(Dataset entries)
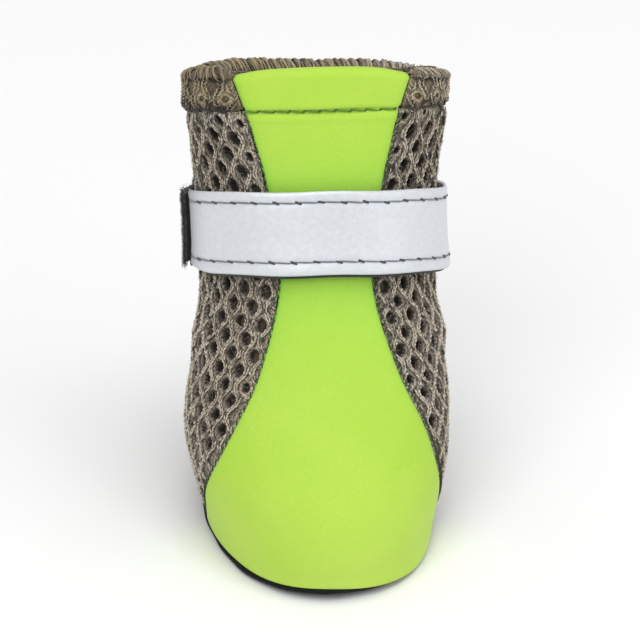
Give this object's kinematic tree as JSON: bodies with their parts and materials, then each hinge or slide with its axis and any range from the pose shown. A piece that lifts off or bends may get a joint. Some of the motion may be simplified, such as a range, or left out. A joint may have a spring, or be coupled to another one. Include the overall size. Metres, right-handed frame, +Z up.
{
  "type": "dog boot",
  "caption": "Small soft dog boot with a spacer-mesh upper, a stretch front panel, a reflective wrap strap and a thin rubber sole.",
  "frame": {"origin": "On the floor under the middle of the forefoot, on the sole's flat underside", "axes": "+Z up along the shaft, -Y towards the toe, +X to the boot's left as its wearer stands"},
  "size_m": [0.0496, 0.0712, 0.0877],
  "materials": {
    "spacer_mesh": "open honeycomb knit, matt",
    "green_stretch_fabric": "smooth fine jersey, matt",
    "sole_rubber": "matt with fine dots",
    "insole_fabric": "matt felt",
    "black_webbing": "woven, matt",
    "silver_tape": "reflective glass-bead coat, satin",
    "loop_pile": "brushed loops",
    "hook_tape": "stiff hooks"
  },
  "bodies": {
    "root": {"upper": "spacer_mesh", "front_panel": "green_stretch_fabric", "sole": "sole_rubber", "insole": "insole_fabric", "strap_backing": "black_webbing", "reflective_tape": "silver_tape", "loop_patch": "loop_pile", "hook_patch": "hook_tape"}
  },
  "joints": []
}
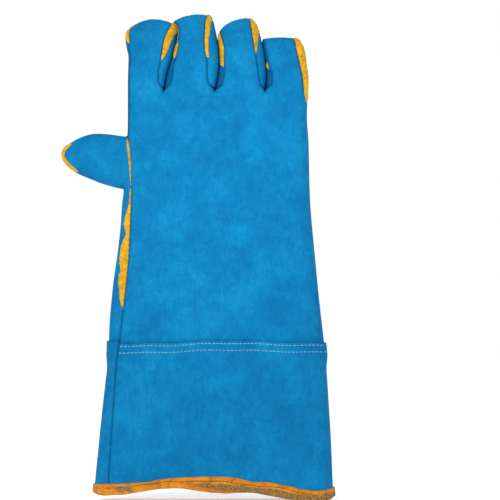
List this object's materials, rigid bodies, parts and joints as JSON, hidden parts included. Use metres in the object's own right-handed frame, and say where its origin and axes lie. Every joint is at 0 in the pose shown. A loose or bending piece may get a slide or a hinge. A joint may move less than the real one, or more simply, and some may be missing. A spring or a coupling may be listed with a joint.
{
  "type": "gauntlet welding glove",
  "caption": "Long blue split-leather welding glove for the right hand, with yellow welted seams, a lapped gauntlet cuff and an orange bound hem.",
  "frame": {"origin": "Middle of the glove's footprint, at the height of the hem on which it stands", "axes": "+Z from the hem to the fingertips, -Y the way the back of the hand faces, +Y the palm's side, -X towards the thumb"},
  "size_m": [0.2298, 0.053, 0.4077],
  "materials": {
    "blue_leather": "matt suede",
    "yellow_welt": "smooth satin",
    "orange_binding": "satin",
    "fleece_lining": "napped",
    "canvas_lining": "plain weave",
    "thread": "twisted thread"
  },
  "bodies": {
    "gauntlet": {"gauntlet_back_panel": "blue_leather", "gauntlet_palm_panel": "blue_leather", "gauntlet_lining": "canvas_lining", "hem_binding": "orange_binding", "hem_thread": "thread", "lap_seam_threads": "thread", "wrist_back_panel": "blue_leather", "wrist_palm_panel": "blue_leather", "wrist_side_welt": "yellow_welt"},
    "hand": {"hand_back_panel": "blue_leather", "hand_palm_panel": "blue_leather", "hand_lining": "fleece_lining", "thumb_side_lower_welt": "yellow_welt", "thumb_side_upper_welt": "yellow_welt", "little_side_welt": "yellow_welt", "crotch_index_middle": "blue_leather", "crotch_middle_ring": "blue_leather", "crotch_ring_little": "blue_leather", "thumb_base_back": "blue_leather", "thumb_base_palm": "blue_leather"},
    "thumb": {"thumb_back": "blue_leather", "thumb_palm": "blue_leather", "thumb_tip_welt": "yellow_welt", "thumb_lining": "fleece_lining"},
    "index": {"index_back": "blue_leather", "index_palm": "blue_leather", "index_right_wall": "blue_leather", "index_left_welt": "yellow_welt", "index_right_welt": "yellow_welt", "index_lining": "fleece_lining"},
    "middle": {"middle_back": "blue_leather", "middle_palm": "blue_leather", "middle_left_wall": "blue_leather", "middle_right_wall": "blue_leather", "middle_left_welt": "yellow_welt", "middle_right_welt": "yellow_welt", "middle_lining": "fleece_lining"},
    "ring": {"ring_back": "blue_leather", "ring_palm": "blue_leather", "ring_left_wall": "blue_leather", "ring_right_wall": "blue_leather", "ring_left_welt": "yellow_welt", "ring_right_welt": "yellow_welt", "ring_lining": "fleece_lining"},
    "little": {"little_back": "blue_leather", "little_palm": "blue_leather", "little_left_wall": "blue_leather", "little_left_welt": "yellow_welt", "little_right_welt": "yellow_welt", "little_lining": "fleece_lining"}
  },
  "joints": [
    {"name": "wrist_bend", "type": "hinge", "parent": "gauntlet", "child": "hand", "pos_m": [0.0155, 0, 0.21], "axis": [-1, 0, 0], "range_deg": [-30, 40]},
    {"name": "thumb_bend", "type": "hinge", "parent": "hand", "child": "thumb", "pos_m": [-0.07, 0.005, 0.286], "axis": [0, 0, -1], "range_deg": [-12, 50]},
    {"name": "index_bend", "type": "hinge", "parent": "hand", "child": "index", "pos_m": [-0.043, 0, 0.356], "axis": [-1, 0, 0], "range_deg": [-10, 60]},
    {"name": "middle_bend", "type": "hinge", "parent": "hand", "child": "middle", "pos_m": [-0.0031, 0, 0.356], "axis": [-1, 0, 0], "range_deg": [-10, 60]},
    {"name": "ring_bend", "type": "hinge", "parent": "hand", "child": "ring", "pos_m": [0.03715, 0, 0.356], "axis": [-1, 0, 0], "range_deg": [-10, 60]},
    {"name": "little_bend", "type": "hinge", "parent": "hand", "child": "little", "pos_m": [0.0755, 0, 0.356], "axis": [-1, 0, 0], "range_deg": [-10, 60]}
  ]
}
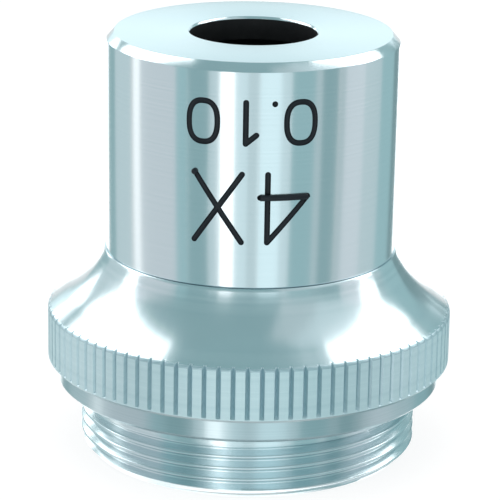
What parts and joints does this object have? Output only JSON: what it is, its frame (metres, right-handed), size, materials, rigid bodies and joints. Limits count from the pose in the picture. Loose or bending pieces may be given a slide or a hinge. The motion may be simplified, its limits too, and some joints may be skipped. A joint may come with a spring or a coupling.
{
  "type": "microscope objective",
  "caption": "Low-power microscope objective: plain nose barrel, flared straight-knurled grip, standard mounting thread, cemented doublet inside.",
  "frame": {"origin": "centre of the mounting thread's end face, on the optical axis", "axes": "+Z along the optical axis, from the mounting thread towards the front face and the specimen; the engraved side faces -Y"},
  "size_m": [0.0242, 0.0242, 0.0256],
  "materials": {
    "satin_metal": "satin plated, finely turned",
    "black_metal": "matt black anodised",
    "crown_glass": "polished, coated",
    "flint_glass": "polished, coated",
    "shim_brass": "plain sheet"
  },
  "bodies": {
    "root": {"aperture_stop": "black_metal", "baffle_front": "black_metal", "baffle_lock_ring": "black_metal", "baffle_rear": "black_metal", "baffle_spacer_front": "black_metal", "baffle_spacer_rear": "black_metal", "barrel": "satin_metal", "cell_lock_ring": "black_metal", "crown_lens": "crown_glass", "flint_lens": "flint_glass", "lens_cell": "black_metal", "lens_retaining_ring": "black_metal", "mount_base": "satin_metal", "parfocal_shim_thick": "shim_brass", "parfocal_shim_thin": "shim_brass", "stop_lock_ring": "black_metal"}
  },
  "joints": []
}
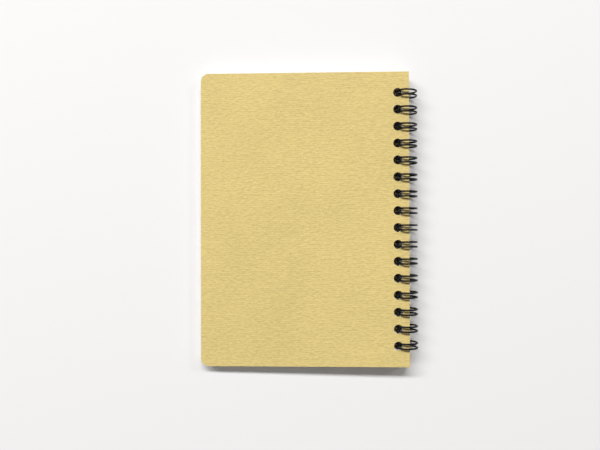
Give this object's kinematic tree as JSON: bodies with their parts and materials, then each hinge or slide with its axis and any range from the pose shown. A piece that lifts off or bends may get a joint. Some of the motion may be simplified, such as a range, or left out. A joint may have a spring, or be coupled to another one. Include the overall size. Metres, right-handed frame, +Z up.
{
  "type": "twin-loop wire-bound notebook",
  "caption": "Pocket notebook with a ribbed kraft card cover, bound along its long side by closed twin loops of black wire.",
  "frame": {"origin": "on the table, under the middle of the whole notebook's box", "axes": "+X towards the bound edge, +Y towards the head of the sheets, +Z up, out of the back cover"},
  "size_m": [0.1096, 0.148, 0.0114],
  "materials": {
    "kraft_card": "ribbed matte",
    "page_paper": "matte",
    "black_wire": "satin"
  },
  "bodies": {
    "book": {"page_block": "page_paper", "twin_loop_wire": "black_wire"},
    "back_cover": {"back_cover": "kraft_card"},
    "front_cover": {"front_cover": "kraft_card"}
  },
  "joints": [
    {"name": "back_cover_turn", "type": "hinge", "parent": "book", "child": "back_cover", "pos_m": [0.04882, 0, 0.00526], "axis": [0, 1, 0], "range_deg": [0, 180]},
    {"name": "front_cover_turn", "type": "hinge", "parent": "book", "child": "front_cover", "pos_m": [0.0488, 0, 0.00616], "axis": [0, -1, 0], "range_deg": [0, 180]}
  ]
}
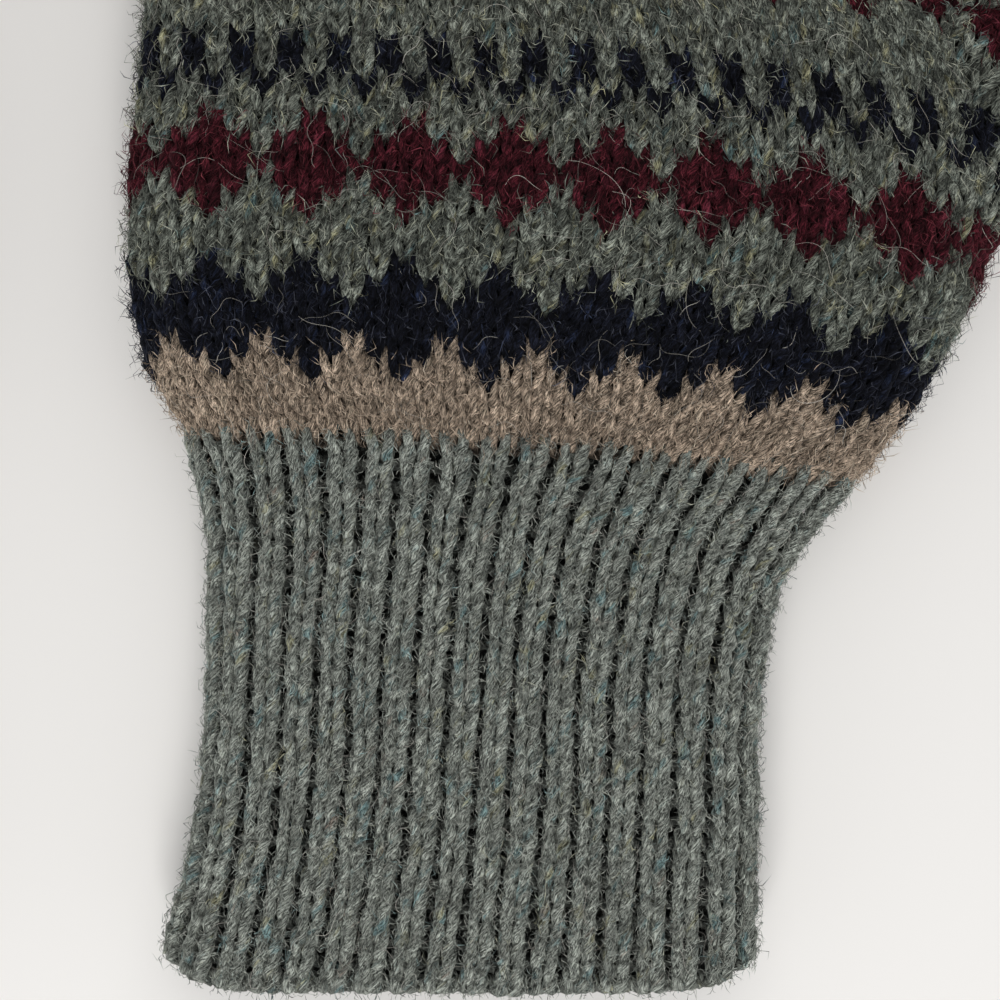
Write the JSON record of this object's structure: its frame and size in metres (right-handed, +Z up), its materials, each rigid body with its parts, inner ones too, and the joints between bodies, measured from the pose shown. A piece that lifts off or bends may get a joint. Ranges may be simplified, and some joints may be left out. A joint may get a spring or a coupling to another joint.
{
  "type": "knitted mittens",
  "caption": "Pair of hollow knitted wool mittens with ribbed cuffs, zigzag and striped colour bands, a thumb gusset and rounded tips, lying flat palm up.",
  "frame": {"origin": "under the middle of the pair, on the surface that it lies on", "axes": "+Y from the cuffs to the fingertips, +Z up from the surface through the backs to the palms, +X towards the right-hand mitten and its thumb"},
  "size_m": [0.337, 0.252, 0.019],
  "materials": {
    "green_wool": "heathered grey-green wool yarn with olive and teal flecks, stocking stitch, hairy",
    "rib_wool": "heathered grey-green wool yarn in one-by-one rib, hairy",
    "beige_wool": "heathered beige-brown wool yarn, stocking stitch, hairy",
    "navy_wool": "dark navy wool yarn, stocking stitch, hairy",
    "burgundy_wool": "dark burgundy wool yarn, stocking stitch, hairy"
  },
  "bodies": {
    "right_hand": {"right_beige_band": "beige_wool", "right_navy_zigzag_band": "navy_wool", "right_lower_green_band": "green_wool", "right_burgundy_band": "burgundy_wool", "right_checker_band": "green_wool", "right_knuckle_band": "burgundy_wool"},
    "right_cuff": {"right_cast_on_edge": "rib_wool", "right_ribbed_cuff": "rib_wool"},
    "right_fingers": {"right_finger_green_band": "green_wool", "right_finger_navy_band": "navy_wool", "right_finger_beige_band": "beige_wool", "right_finger_upper_navy_band": "navy_wool", "right_finger_burgundy_band": "burgundy_wool", "right_finger_tip": "green_wool"},
    "right_thumb": {"right_thumb_base_band": "green_wool", "right_thumb_beige_band": "beige_wool", "right_thumb_tip": "navy_wool"},
    "left_hand": {"left_beige_band": "beige_wool", "left_navy_zigzag_band": "navy_wool", "left_lower_green_band": "green_wool", "left_burgundy_band": "burgundy_wool", "left_checker_band": "green_wool", "left_knuckle_band": "burgundy_wool"},
    "left_cuff": {"left_cast_on_edge": "rib_wool", "left_ribbed_cuff": "rib_wool"},
    "left_fingers": {"left_finger_green_band": "green_wool", "left_finger_navy_band": "navy_wool", "left_finger_beige_band": "beige_wool", "left_finger_upper_navy_band": "navy_wool", "left_finger_burgundy_band": "burgundy_wool", "left_finger_tip": "green_wool"},
    "left_thumb": {"left_thumb_base_band": "green_wool", "left_thumb_beige_band": "beige_wool", "left_thumb_tip": "navy_wool"}
  },
  "joints": [
    {"name": "right_fingers_curl", "type": "hinge", "parent": "right_hand", "child": "right_fingers", "pos_m": [0.06, 0.02115, 0.01915], "axis": [1, 0, 0], "range_deg": [0, 90]},
    {"name": "right_thumb_fold", "type": "hinge", "parent": "right_hand", "child": "right_thumb", "pos_m": [0.13053, 0.01163, 0.01915], "axis": [0.866, -0.5, 0], "range_deg": [0, 90]},
    {"name": "right_wrist_bend", "type": "hinge", "parent": "right_hand", "child": "right_cuff", "pos_m": [0.06, -0.0525, 0.0153], "axis": [-1, 0, 0], "range_deg": [0, 80]},
    {"name": "left_fingers_curl", "type": "hinge", "parent": "left_hand", "child": "left_fingers", "pos_m": [-0.06, 0.02115, 0.01915], "axis": [1, 0, 0], "range_deg": [0, 90]},
    {"name": "left_thumb_fold", "type": "hinge", "parent": "left_hand", "child": "left_thumb", "pos_m": [-0.13053, 0.01163, 0.01915], "axis": [0.866, 0.5, 0], "range_deg": [0, 90]},
    {"name": "left_wrist_bend", "type": "hinge", "parent": "left_hand", "child": "left_cuff", "pos_m": [-0.06, -0.0525, 0.0153], "axis": [-1, 0, 0], "range_deg": [0, 80]},
    {"name": "left_mitten_slide", "type": "slide", "parent": "right_hand", "child": "left_hand", "axis": [-1, 0, 0], "range_m": [-0.02, 0.15]}
  ]
}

* [EXERCISE DIRECTIONS]
Determine the count of lines in the data above with the string "parts" in them, and give that count alone.

* [FINAL RESULT]
5